In that environment, modern core banking platforms benefit from moving more of these payment capabilities closer to the core itself. These include real-time settlement awareness inside the ledger, ISO 20022-aware messaging at the product layer, and multi-rail orchestration integrated into the banking engine. When banks design payment hub functionality and core banking as one operating model, they reduce duplicate transformation logic. They also narrow reconciliation surfaces and simplify how they enforce scheme rules, sanctions checks, and posting controls. Banks treat payments less as a perimeter integration exercise and more of a design property of the banking platform.
If payments are becoming more continuous, real-time, and data-rich, the core often benefits from being designed around those conditions as well. Otherwise, complexity tends to return as an integration tax.
Native Integration to 90+ Central Systems Changes the Starting Line
The second shift is connectivity. Most core banking vendors arrive at a commercial bank with the same first challenge: how do we connect to the national and regional rails this institution depends on? For a Tier-2 bank operating across RTGS, IPS, ACH, and emerging cross-border corridors, that question often becomes a long integration and certification process. In many cases, banks cannot launch a single new product capability until that work is complete.
Teams with deep rail-operating experience often build platforms that tend to start closer to the certification boundary. The relevant advantage is not just message mapping; it is familiarity with scheme rules, cut-off windows, exception handling, structured-data requirements, and the operational controls needed to pass certification and run reliably after go-live. That matters in ecosystems where PAPSS now links 16 central banks and 144 commercial banks. Structured-address enforcement also exposes compliance-quality gaps more clearly at the payment-message level. In practice, connectivity is rarely only a technical adapter problem. It is often a certification, reconciliation, and controls problem.
For Tier-2 and Tier-3 banks, the practical edge often comes less from feature breadth than from how quickly a platform can complete certification, satisfy control requirements, and begin transacting reliably across the rails that matter.
Microservices Let the Core Arrive Beside the Legacy, Not Instead of It
The third shift is deployment. The broader market has moved toward composable architectures because many institutions want to deploy modernization progressively alongside existing infrastructure rather than through a single big-bang replacement. The same logic increasingly applies to core banking itself.
Banks gain optionality when they deploy core banking capabilities as microservices on top of an existing payment hub. Traditional replacement models rarely offer the same flexibility. A bank can introduce new account structures, product engines, or ledger-adjacent services incrementally while the legacy core continues to run what it runs today. The full replatforming decision stays available, but it stops being the precondition for every other improvement. That said, microservices are not automatically simpler: they require stronger observability, service ownership, API governance, and incident response than many legacy environments originally supported. The payoff is real, but only if the operating model matures with the architecture.

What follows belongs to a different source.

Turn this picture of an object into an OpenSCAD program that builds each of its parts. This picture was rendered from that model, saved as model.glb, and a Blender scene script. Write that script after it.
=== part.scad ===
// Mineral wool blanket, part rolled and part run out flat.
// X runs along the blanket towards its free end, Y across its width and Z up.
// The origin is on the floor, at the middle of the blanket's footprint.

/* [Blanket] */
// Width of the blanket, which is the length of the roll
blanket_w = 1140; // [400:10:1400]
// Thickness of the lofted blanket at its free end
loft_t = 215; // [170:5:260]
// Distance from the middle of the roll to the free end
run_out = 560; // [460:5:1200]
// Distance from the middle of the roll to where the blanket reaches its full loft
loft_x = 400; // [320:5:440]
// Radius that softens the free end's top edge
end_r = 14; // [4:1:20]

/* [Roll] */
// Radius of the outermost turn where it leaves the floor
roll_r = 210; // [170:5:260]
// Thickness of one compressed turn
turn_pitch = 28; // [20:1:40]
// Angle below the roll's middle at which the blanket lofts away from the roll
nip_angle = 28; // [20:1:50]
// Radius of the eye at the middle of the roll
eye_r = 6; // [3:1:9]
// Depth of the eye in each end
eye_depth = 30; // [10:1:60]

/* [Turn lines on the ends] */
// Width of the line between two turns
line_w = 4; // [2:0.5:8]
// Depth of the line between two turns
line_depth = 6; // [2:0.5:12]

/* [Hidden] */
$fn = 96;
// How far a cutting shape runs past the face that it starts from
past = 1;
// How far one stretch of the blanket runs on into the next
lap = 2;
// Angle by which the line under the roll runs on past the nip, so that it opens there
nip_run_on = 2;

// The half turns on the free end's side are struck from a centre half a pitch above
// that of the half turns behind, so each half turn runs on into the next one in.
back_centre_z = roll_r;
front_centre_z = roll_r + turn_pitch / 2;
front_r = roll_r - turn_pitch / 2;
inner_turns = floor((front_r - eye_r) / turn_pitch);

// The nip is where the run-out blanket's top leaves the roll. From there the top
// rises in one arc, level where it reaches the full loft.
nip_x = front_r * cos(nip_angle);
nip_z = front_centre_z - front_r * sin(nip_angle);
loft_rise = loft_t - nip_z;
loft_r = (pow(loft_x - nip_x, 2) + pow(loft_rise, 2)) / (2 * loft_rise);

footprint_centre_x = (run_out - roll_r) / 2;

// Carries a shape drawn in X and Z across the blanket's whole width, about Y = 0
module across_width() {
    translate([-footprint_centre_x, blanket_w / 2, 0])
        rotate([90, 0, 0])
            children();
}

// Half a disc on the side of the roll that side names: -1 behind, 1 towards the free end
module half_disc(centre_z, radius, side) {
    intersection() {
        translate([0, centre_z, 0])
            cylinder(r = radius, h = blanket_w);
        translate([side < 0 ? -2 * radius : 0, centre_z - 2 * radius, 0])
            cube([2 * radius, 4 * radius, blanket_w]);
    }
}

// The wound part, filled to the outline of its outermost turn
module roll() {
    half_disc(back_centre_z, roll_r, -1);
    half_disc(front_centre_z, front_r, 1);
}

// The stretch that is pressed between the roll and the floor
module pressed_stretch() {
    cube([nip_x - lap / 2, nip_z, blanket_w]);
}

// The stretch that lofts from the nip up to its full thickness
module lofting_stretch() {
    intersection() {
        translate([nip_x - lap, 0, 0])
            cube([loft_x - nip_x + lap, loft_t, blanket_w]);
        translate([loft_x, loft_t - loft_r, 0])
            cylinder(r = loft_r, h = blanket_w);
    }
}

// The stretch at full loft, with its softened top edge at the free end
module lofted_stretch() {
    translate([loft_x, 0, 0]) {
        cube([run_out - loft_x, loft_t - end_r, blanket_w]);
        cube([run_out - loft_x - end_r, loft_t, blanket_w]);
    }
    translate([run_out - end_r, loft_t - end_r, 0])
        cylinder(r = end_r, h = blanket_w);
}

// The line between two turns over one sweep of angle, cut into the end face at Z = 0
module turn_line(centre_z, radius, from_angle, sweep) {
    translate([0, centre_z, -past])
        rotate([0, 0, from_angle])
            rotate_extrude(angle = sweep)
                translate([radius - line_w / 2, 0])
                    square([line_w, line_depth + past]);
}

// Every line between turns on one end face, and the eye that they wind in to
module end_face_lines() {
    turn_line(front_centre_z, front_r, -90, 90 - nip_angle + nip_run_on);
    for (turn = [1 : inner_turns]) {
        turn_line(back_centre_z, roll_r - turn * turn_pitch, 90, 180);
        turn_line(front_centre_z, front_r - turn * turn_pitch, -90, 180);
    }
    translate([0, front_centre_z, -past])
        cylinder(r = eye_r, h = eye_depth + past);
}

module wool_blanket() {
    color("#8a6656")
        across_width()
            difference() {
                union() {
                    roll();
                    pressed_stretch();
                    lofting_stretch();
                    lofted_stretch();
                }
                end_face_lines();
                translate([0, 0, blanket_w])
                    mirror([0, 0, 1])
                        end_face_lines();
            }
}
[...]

Composable core banking is not just a smaller version of the rip-and-replace story. It is a different sequencing model: modernization as controlled addition, while banks narrow the legacy core over time rather than remove it urgently.
Strategic Imperatives
- Stop treating core banking and payments as entirely separate modernization tracks. Banks often get better outcomes when they design the core for real-time, multi-rail, ISO 20022-aware payments. Solving those requirements only at the edge usually creates more complexity later.

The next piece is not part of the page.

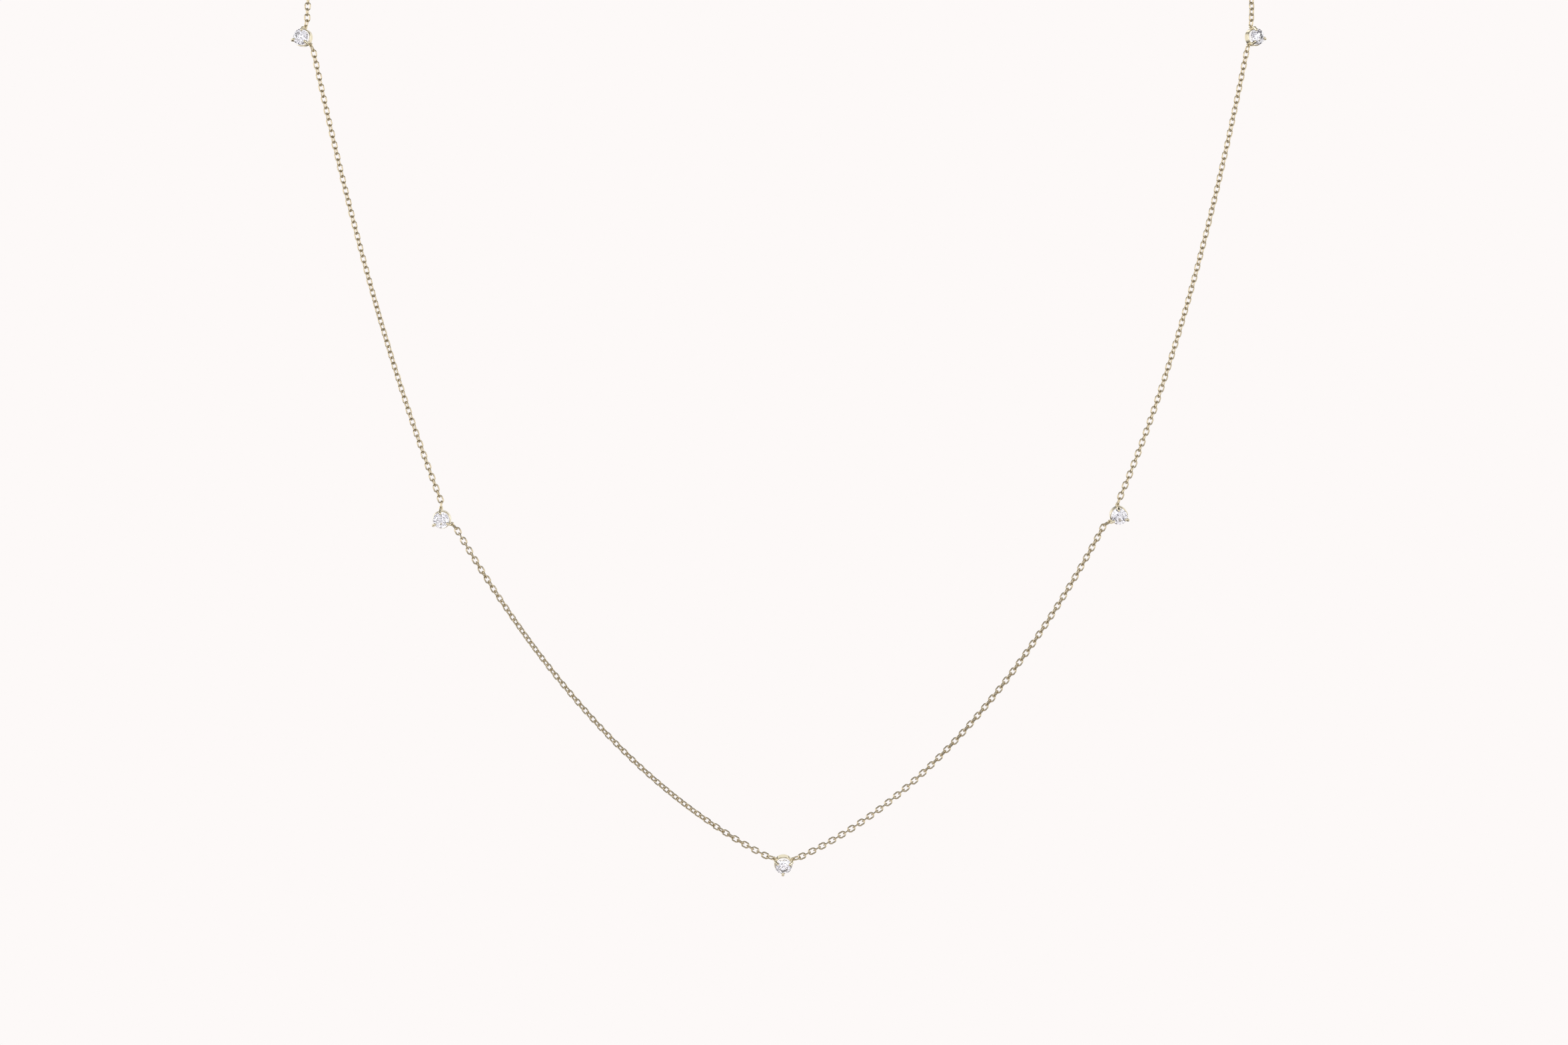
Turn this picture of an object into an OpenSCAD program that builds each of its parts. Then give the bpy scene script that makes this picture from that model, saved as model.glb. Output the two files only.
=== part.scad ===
// Station necklace: five round stones, each in a cast setting with three prongs, spaced along a fine
// cable chain that closes behind the neck. It hangs as it does when it is worn: the front lies in an
// upright plane, and the rest rises past the sides of the neck to a clasp at the nape.
// Millimetres. X points to the right as seen from the front, Y from the front to the nape, Z up.
// The origin is the centre of the clasp, where the necklace hangs over the nape.

/* [Stones] */
// Diameter of each round stone
stone_d = 2.2; // [2.1:0.05:2.25]
// Width of the table as a share of the diameter
table_share = 0.56; // [0.5:0.01:0.64]
// Slope of the main facets above the girdle, in degrees
crown_angle = 34.5; // [30:0.5:37]
// Slope of the main facets below the girdle, in degrees
pavilion_angle = 41; // [39:0.5:42]
// Thickness of the girdle
girdle_t = 0.05; // [0.03:0.01:0.08]

/* [Settings] */
// Outside diameter of the rail, the band that joins the prongs behind the stone
rail_d = 2.42; // [2.4:0.02:2.5]
// Thickness of the rail's wall
rail_wall = 0.16; // [0.14:0.01:0.2]
// Height of the rail along the stone's axis
rail_h = 0.85; // [0.7:0.05:0.95]
// Distance from the girdle back to the middle of the rail
rail_depth = 0.82; // [0.78:0.01:0.9]
// Diameter of a prong's shaft
prong_d = 0.39; // [0.36:0.01:0.42]
// Radius at which a prong starts at the rail's back edge
foot_reach = 1.08; // [1.04:0.01:1.1]
// Radius at which a prong passes the girdle
prong_reach = 1.28; // [1.25:0.01:1.3]
// Radius at which a prong's tip ends over the crown
tip_reach = 0.95; // [0.9:0.01:1]
// Height of the middle of a prong's tip above the girdle
tip_rise = 0.25; // [0.22:0.01:0.3]
// Distance from the stone's axis to the middle of a loop, clear of the prong beside it
loop_reach = 1.47; // [1.45:0.01:1.52]
// Diameter of the loops' wire
loop_wire = 0.16; // [0.14:0.01:0.18]

/* [Chain] */
// Outside length of a link
link_l = 1.17; // [1.1:0.01:1.3]
// Outside width of a link
link_w = 0.88; // [0.8:0.01:0.95]
// Diameter of the links' wire
wire_d = 0.2; // [0.18:0.01:0.21]
// Play left between two links, or a link and its loop
play = 0.03; // [0.02:0.01:0.05]

/* [Hang] */
// Distance from the nape forward to the upright plane of the stones
front_depth = 47; // [40:1:60]
// How strongly the chain climbs before it turns to the nape
climb = 26; // [24:1:34]
// How far the chain keeps level on each side of the nape
nape_run = 29; // [24:1:36]

/* [Clasp] */
// Outside diameter of the clasp's ring
clasp_d = 5; // [4.5:0.1:5.6]
// Diameter of the clasp's wire
clasp_wire = 0.8; // [0.7:0.05:0.9]
// Outside diameter of the jump ring that the clasp closes on
jump_d = 2.6; // [2.4:0.1:3]
// Diameter of the wire of the jump ring and the clasp's loop
jump_wire = 0.4; // [0.35:0.05:0.45]

/* [Hidden] */
$fn = 32;

GOLD = "#d9c49a";
STONE = "#e6e6f0";

// Where each station hangs. The columns are named by the numbers below: the stone's centre across
// and up from the nape, how far it turns to the right and nods down, the direction of its first
// prong, the step from its first loop to its second, and the directions in which the chain leaves
// the two loops. The last six are degrees, and the last four are seen from the front.
ACROSS = 0;
UP = 1;
TURN = 2;
NOD = 3;
ROLL = 4;
LOOP_STEP = 5;
FIRST_PULL = 6;
TOP_LEFT     = [-63.52,  -34.9,  -22, -5,  79, -120,  76,  -66];
MIDDLE_LEFT  = [-44.88,  -99.08,  -7,  9,  94, -120,  86,  -46];
BOTTOM       = [  0.6,  -145.08,   3, 28, 148, -120, 164,   15];
MIDDLE_RIGHT = [ 45.2,   -98.61,   6, 15,  98,  120,  70, -148];
TOP_RIGHT    = [ 63.54,  -34.87,  33, -3, 109,  120,  83, -104];

// The two loops of a station
FIRST = 0;
SECOND = 1;

// How each stretch of chain hangs between two stations: the radius of the catenary's lowest point
DROOP_UPPER_LEFT = 30;
DROOP_LOWER_LEFT = 50;
DROOP_LOWER_RIGHT = 43;
DROOP_UPPER_RIGHT = 22.5;
// Outward lean of the chain above each top station, as a share of its climb
LEAN_LEFT = 0;
LEAN_RIGHT = 0.05;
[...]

- Measure modernization by time-to-live, not just by replacement milestones. Service-based rollouts can bring revenue, compliance, and product benefits earlier than full-core programs — but only when governance and operating discipline are strong enough to support them.

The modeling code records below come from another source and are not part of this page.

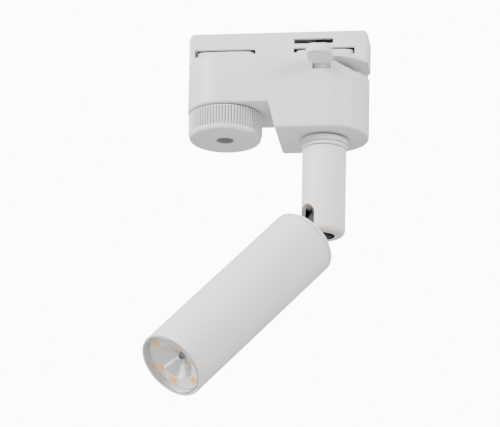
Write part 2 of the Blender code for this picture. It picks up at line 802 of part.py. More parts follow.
def make_knuckle(parent):
    """The plated eye on the pivot and the stud that holds the head."""
    half = KNUCKLE_WIDTH / 2
    knuckle = rod(
        "head_knuckle", KNUCKLE_RADIUS, (0, -half, 0), (0, half, 0), CHROME, segments=ROUND
    )
    web = block("knuckle_web", (-half, -half, -9.4), (half, half, -4.0), cutter=True)
    join(knuckle, web)
    post = rod("knuckle_post", 4.0, (0, 0, -HEAD_START + GAP), (0, 0, -8.8), cutter=True)
    join(knuckle, post)
    stud = rod("knuckle_stud", 2.6, (0, 0, -HEAD_START - 7.0), (0, 0, -HEAD_START + 1), cutter=True)
    join(knuckle, stud)
    hole = rod("knuckle_hole", PIVOT_SCREW_RADIUS + GAP, (0, -6, 0), (0, 6, 0), cutter=True)
    cut(knuckle, hole)
    attach(knuckle, parent)
    nut = hex_nut(
        "knuckle_nut", 2.9, 5.0, -HEAD_START - CAP_THICKNESS - GAP - 3.0,
        -HEAD_START - CAP_THICKNESS - GAP, STEEL,
    )
    attach(nut, parent)


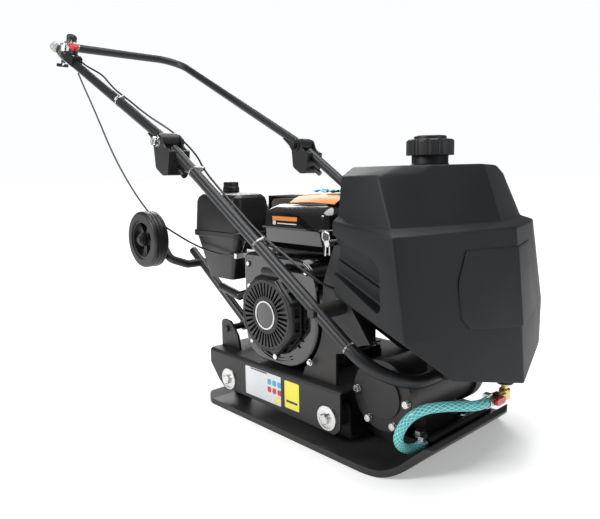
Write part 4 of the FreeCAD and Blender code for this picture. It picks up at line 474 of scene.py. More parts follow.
def on_lower(s, y, out=0.0):
    """A point s millimetres down the lower handle, and out above its centre line."""
    return PIVOT + LOWER_RUN * (s * MM) + LOWER_OUT * (out * MM) + Y * (y * MM)


def on_upper(s, y, out=0.0):
    return PIVOT + UPPER_RUN * (s * MM) + UPPER_OUT * (out * MM) + Y * (y * MM)


# ------------------------------------------------------------ cords

LINE_RADIUS, HOSE_RADIUS = 0.0025, 0.009
CABLE_ROUTE = (
    (-0.866, -0.2066, 0.846), (-0.842, -0.203, 0.806), (-0.806, -0.198, 0.752),
    (-0.772, -0.192, 0.694), (-0.738, -0.186, 0.634), (-0.700, -0.180, 0.578),
    (-0.655, -0.175, 0.526), (-0.605, -0.172, 0.480), (-0.550, -0.170, 0.440),
    (-0.490, -0.168, 0.412), (-0.428, -0.168, 0.394), (-0.376, -0.167, 0.379),
    (-0.320, -0.166, 0.366), (-0.264, -0.166, 0.358), (-0.229, -0.163, 0.355),
    (-0.209, -0.156, 0.354), (-0.192, -0.150, 0.354),
)
UPPER_WIRE = (
    (540, 6.5, 15.6), (500, 6.5, 15.4), (462, 8, 18), (424, 9, 22), (386, 9, 24), (344, 8, 19),
    (302, 7, 15.4), (262, 8, 15.6), (218, 10, 15.8), (168, 15, 12), (124, 27, 7), (84, 41, 4),
    (46, 48, 1), (10, 48, 0),
)
LOWER_WIRE = (
    (0, 48, 0), (40, 48, 1), (80, 41, 4), (120, 27, 8), (162, 15, 13), (210, 9, 16),
    (256, 8, 15.8), (304, 7, 16.4), (352, 7, 16), (396, 8, 17), (438, 9, 22), (480, 10, 28),
    (520, 14, 30), (556, 26, 30), (576, 43, 28), (588, 62, 26),
)
WIRE_ROUTE = ([on_upper(s, side - HANDLE_Y, out) for s, side, out in UPPER_WIRE]
              + [on_lower(s, side - HANDLE_Y, out) for s, side, out in LOWER_WIRE])
HOSE_ROUTE = (
    (0.410, -0.053, 0.140), (0.410, -0.086, 0.140), (0.394, -0.114, 0.143),
    (0.370, -0.136, 0.142), (0.345, -0.156, 0.136), (0.325, -0.172, 0.120),
    (0.313, -0.181, 0.098), (0.305, -0.180, 0.074), (0.303, -0.166, 0.055),
    (0.306, -0.147, 0.045), (0.310, -0.127, 0.043), (0.310, -0.104, 0.043),
)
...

- Treat rail proximity as a core banking capability, not just a connector problem. What matters is not only whether a platform can connect, but whether it can complete certification, manage message exceptions, and keep reconciliation and compliance surfaces under control.
The bottom line: Africa’s next modernization wave will likely favor platforms that can coexist intelligently with legacy cores. The strongest platforms will also reduce certification friction and deliver usable capability before full replacement.
Infrastructure Lineage Makes Composability Credible
A composable core banking story only works if the components themselves are operationally credible. Infrastructure lineage still matters. Not as a marketing credential, but as evidence that a team understands resilience, interoperability, scheme rules, settlement logic, and regulatory control points at production depth. Teams and platforms with deep rail-operating experience often start with a clearer view of where modernization programs actually stall: certification queues, reconciliation breaks, data-quality gaps, and control redesign.
That does not remove execution risk, and it does not mean every bank should make the same architectural choice. It does suggest, however, that payment hub functionality part of the same platform, national-rail integration, and microservice deployment are more credible when teams ground them in operating experience rather than abstract product positioning. That is often the difference between composability as a slogan and composability as a workable modernization path.